◆ Task statement
Write out the listing beneath this instruction in its entirety, exactly as it reads.

==== Data provided ====

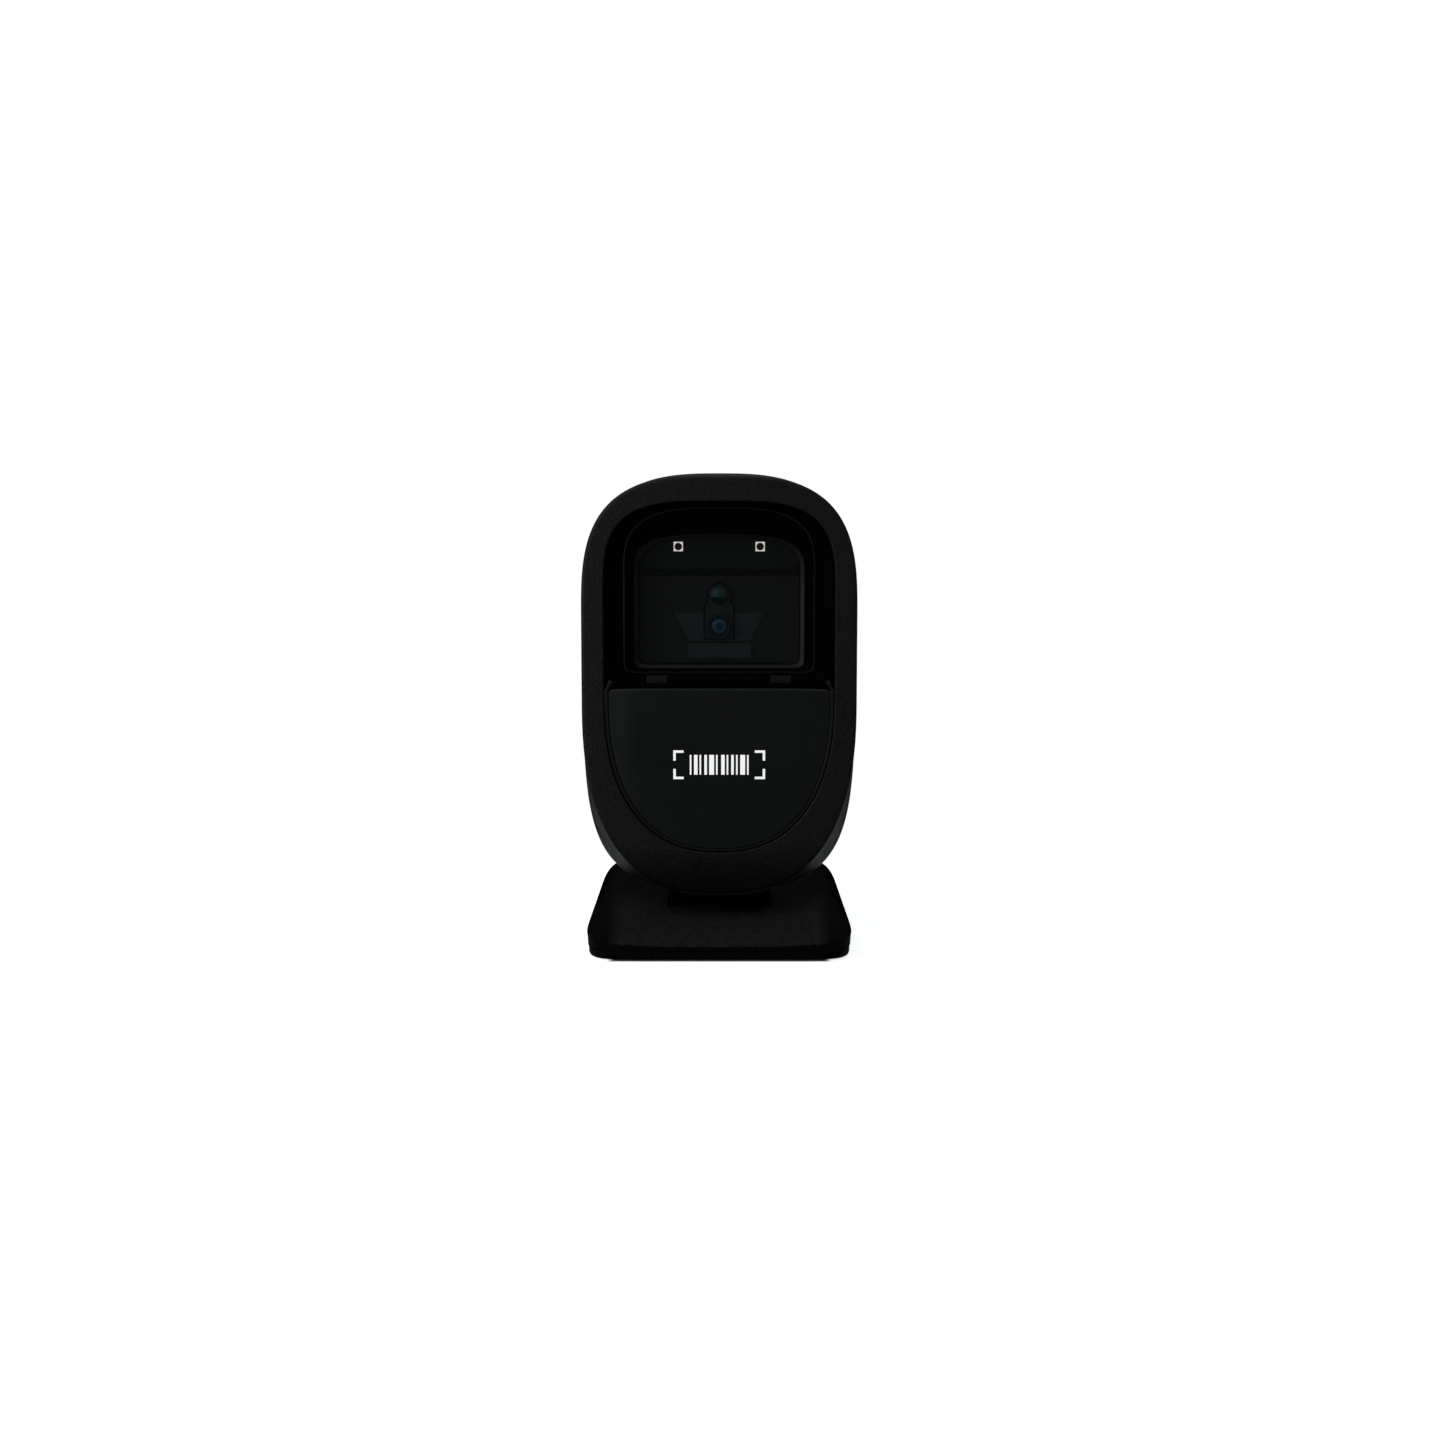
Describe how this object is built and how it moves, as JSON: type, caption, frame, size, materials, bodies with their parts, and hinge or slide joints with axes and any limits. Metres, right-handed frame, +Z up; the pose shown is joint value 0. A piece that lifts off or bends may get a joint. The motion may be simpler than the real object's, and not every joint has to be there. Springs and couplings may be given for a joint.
{
  "type": "hands-free barcode scanner",
  "caption": "Upright hands-free barcode imager: a rounded black head with a deep scan window over a gloss lower cover, tilting on a low weighted base.",
  "frame": {"origin": "on the counter, under the middle of the object's bounding box", "axes": "+Z up; the scan window faces -Y; +X is on the right of someone who faces the window"},
  "size_m": [0.085, 0.083, 0.1477],
  "materials": {
    "textured_black": "fine spark-eroded texture",
    "gloss_black": "polished",
    "window": "clear, lightly tinted",
    "rubber": "matte",
    "dark_plastic": "matte",
    "grey_plastic": "satin",
    "board": "solder mask",
    "component": "moulded",
    "lens_glass": "blue coated",
    "led_white": "ceramic white",
    "led_dome": "clear dark red",
    "light_pipe": "smoked",
    "steel": "zinc plated",
    "gold": "gold plated",
    "bronze": "sintered"
  },
  "bodies": {
    "base": {"base_shell": "textured_black", "base_plate": "dark_plastic", "ballast_plate": "steel", "neck_post": "textured_black", "hinge_shaft": "steel", "wave_washer_right": "steel", "shaft_clip_right": "steel", "neck_screw_right": "steel", "front_foot_right": "rubber", "rear_foot_right": "rubber", "wave_washer_left": "steel", "shaft_clip_left": "steel", "neck_screw_left": "steel", "front_foot_left": "rubber", "rear_foot_left": "rubber", "base_screw_right_front": "steel", "base_screw_right_rear": "steel", "base_screw_left_front": "steel", "base_screw_left_rear": "steel"},
    "head": {"front_bezel": "textured_black", "window_frame": "gloss_black", "scan_window": "window", "window_gasket": "rubber", "front_panel": "gloss_black", "light_pipe": "light_pipe", "rear_housing": "textured_black", "housing_screw_right_low": "steel", "housing_screw_right_high": "steel", "housing_screw_left_low": "steel", "housing_screw_left_high": "steel", "optics_chassis": "dark_plastic", "imager_tray": "grey_plastic", "imager_skirt": "grey_plastic", "imager_body": "dark_plastic", "lens_barrel": "component", "lens_element": "lens_glass", "aimer_lens": "lens_glass", "imager_board": "board", "illumination_board": "board", "led_right": "led_white", "led_dome_right": "led_dome", "hinge_bush_right": "bronze", "led_left": "led_white", "led_dome_left": "led_dome", "hinge_bush_left": "bronze", "main_board": "board", "shield_can": "steel", "flex_connector": "component", "imager_flex": "bronze", "indicator_lamp": "led_white", "socket_board": "board", "board_connector": "component", "interface_jack": "component", "jack_contacts": "gold", "speaker": "component", "trigger_board": "board", "trigger_switch": "component", "trigger_spring": "steel"},
    "trigger": {"trigger_button": "gloss_black"}
  },
  "joints": [
    {"name": "head_tilt", "type": "hinge", "parent": "base", "child": "head", "pos_m": [0, 0.004, 0.031], "axis": [1, 0, 0], "range_deg": [-20, 10]},
    {"name": "trigger_press", "type": "slide", "parent": "head", "child": "trigger", "axis": [0, -1, 0], "range_m": [0, 0.0012], "stiffness_N_per_m": 800, "springref_m": -0.001, "deforming": ["trigger_spring"]}
  ]
}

====

◆ Full answer
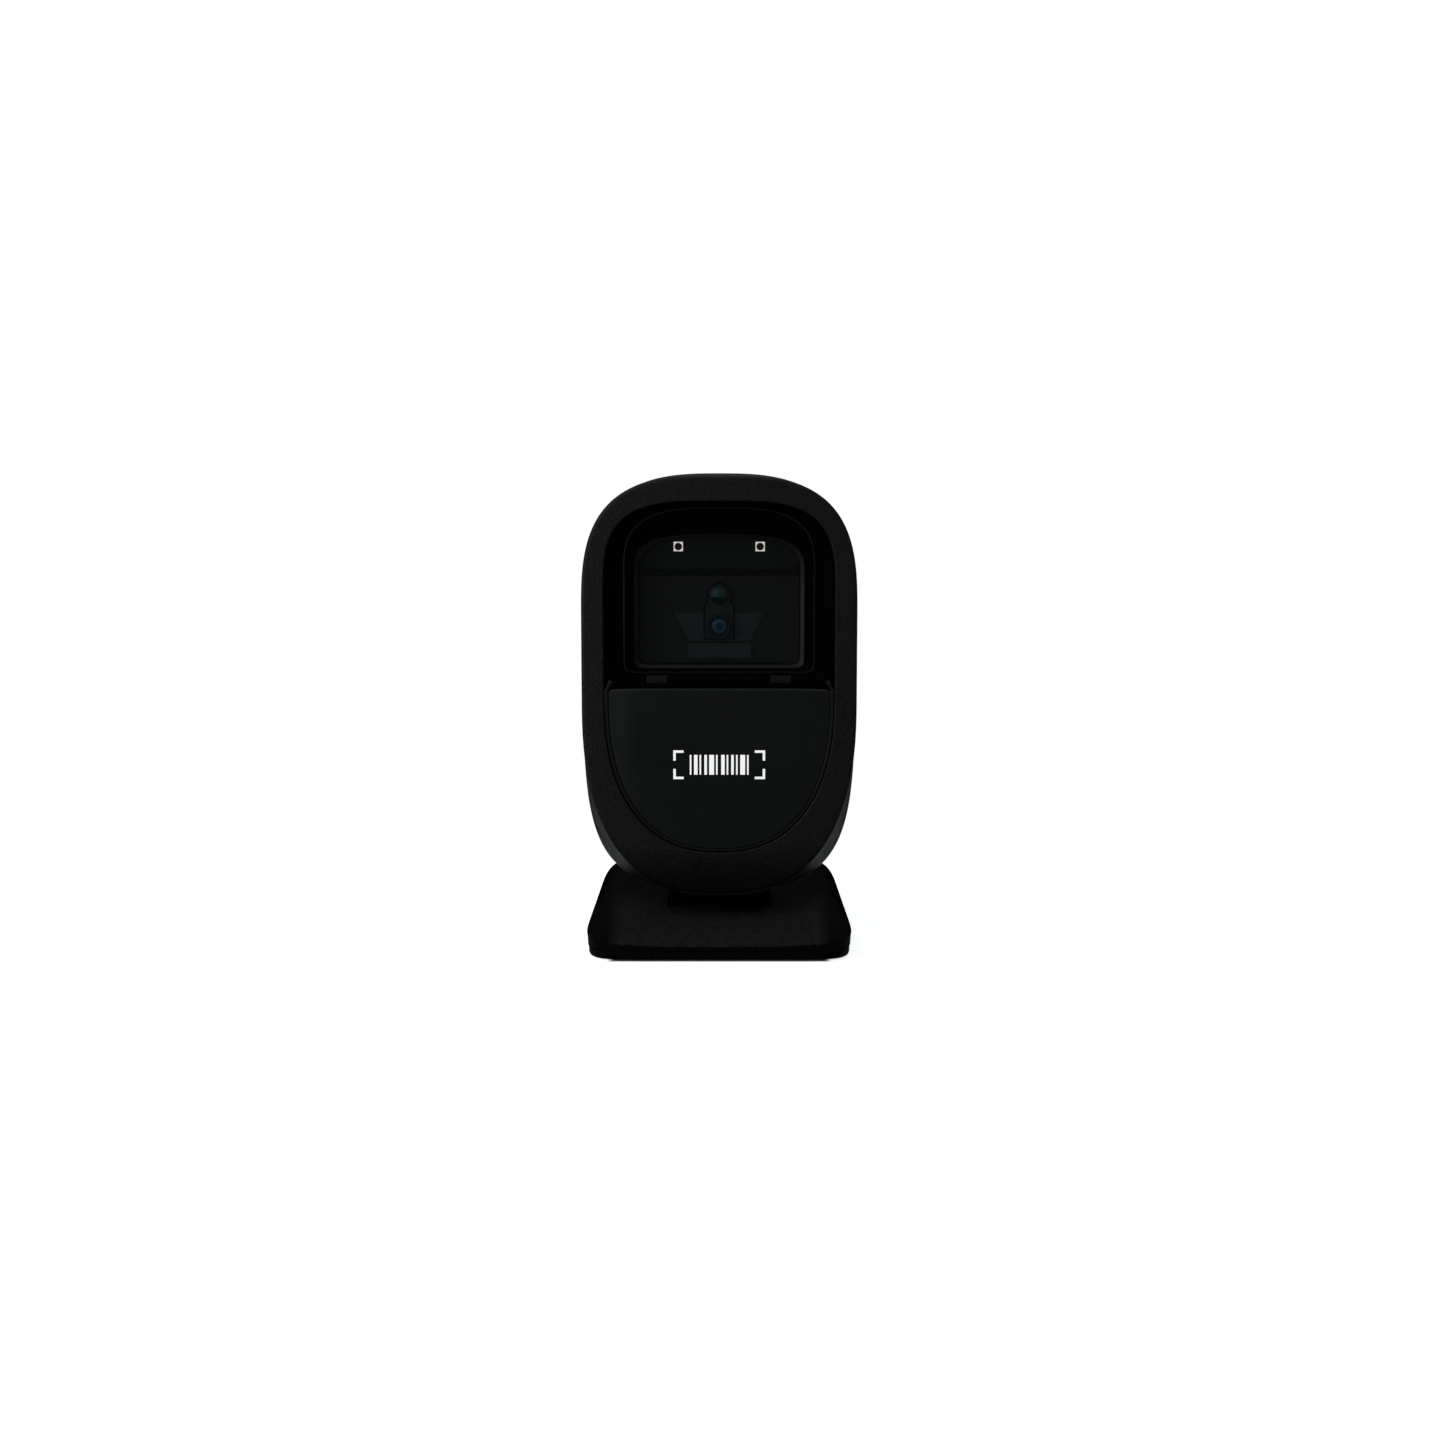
Describe how this object is built and how it moves, as JSON: type, caption, frame, size, materials, bodies with their parts, and hinge or slide joints with axes and any limits. Metres, right-handed frame, +Z up; the pose shown is joint value 0. A piece that lifts off or bends may get a joint. The motion may be simpler than the real object's, and not every joint has to be there. Springs and couplings may be given for a joint.
{
  "type": "hands-free barcode scanner",
  "caption": "Upright hands-free barcode imager: a rounded black head with a deep scan window over a gloss lower cover, tilting on a low weighted base.",
  "frame": {"origin": "on the counter, under the middle of the object's bounding box", "axes": "+Z up; the scan window faces -Y; +X is on the right of someone who faces the window"},
  "size_m": [0.085, 0.083, 0.1477],
  "materials": {
    "textured_black": "fine spark-eroded texture",
    "gloss_black": "polished",
    "window": "clear, lightly tinted",
    "rubber": "matte",
    "dark_plastic": "matte",
    "grey_plastic": "satin",
    "board": "solder mask",
    "component": "moulded",
    "lens_glass": "blue coated",
    "led_white": "ceramic white",
    "led_dome": "clear dark red",
    "light_pipe": "smoked",
    "steel": "zinc plated",
    "gold": "gold plated",
    "bronze": "sintered"
  },
  "bodies": {
    "base": {"base_shell": "textured_black", "base_plate": "dark_plastic", "ballast_plate": "steel", "neck_post": "textured_black", "hinge_shaft": "steel", "wave_washer_right": "steel", "shaft_clip_right": "steel", "neck_screw_right": "steel", "front_foot_right": "rubber", "rear_foot_right": "rubber", "wave_washer_left": "steel", "shaft_clip_left": "steel", "neck_screw_left": "steel", "front_foot_left": "rubber", "rear_foot_left": "rubber", "base_screw_right_front": "steel", "base_screw_right_rear": "steel", "base_screw_left_front": "steel", "base_screw_left_rear": "steel"},
    "head": {"front_bezel": "textured_black", "window_frame": "gloss_black", "scan_window": "window", "window_gasket": "rubber", "front_panel": "gloss_black", "light_pipe": "light_pipe", "rear_housing": "textured_black", "housing_screw_right_low": "steel", "housing_screw_right_high": "steel", "housing_screw_left_low": "steel", "housing_screw_left_high": "steel", "optics_chassis": "dark_plastic", "imager_tray": "grey_plastic", "imager_skirt": "grey_plastic", "imager_body": "dark_plastic", "lens_barrel": "component", "lens_element": "lens_glass", "aimer_lens": "lens_glass", "imager_board": "board", "illumination_board": "board", "led_right": "led_white", "led_dome_right": "led_dome", "hinge_bush_right": "bronze", "led_left": "led_white", "led_dome_left": "led_dome", "hinge_bush_left": "bronze", "main_board": "board", "shield_can": "steel", "flex_connector": "component", "imager_flex": "bronze", "indicator_lamp": "led_white", "socket_board": "board", "board_connector": "component", "interface_jack": "component", "jack_contacts": "gold", "speaker": "component", "trigger_board": "board", "trigger_switch": "component", "trigger_spring": "steel"},
    "trigger": {"trigger_button": "gloss_black"}
  },
  "joints": [
    {"name": "head_tilt", "type": "hinge", "parent": "base", "child": "head", "pos_m": [0, 0.004, 0.031], "axis": [1, 0, 0], "range_deg": [-20, 10]},
    {"name": "trigger_press", "type": "slide", "parent": "head", "child": "trigger", "axis": [0, -1, 0], "range_m": [0, 0.0012], "stiffness_N_per_m": 800, "springref_m": -0.001, "deforming": ["trigger_spring"]}
  ]
}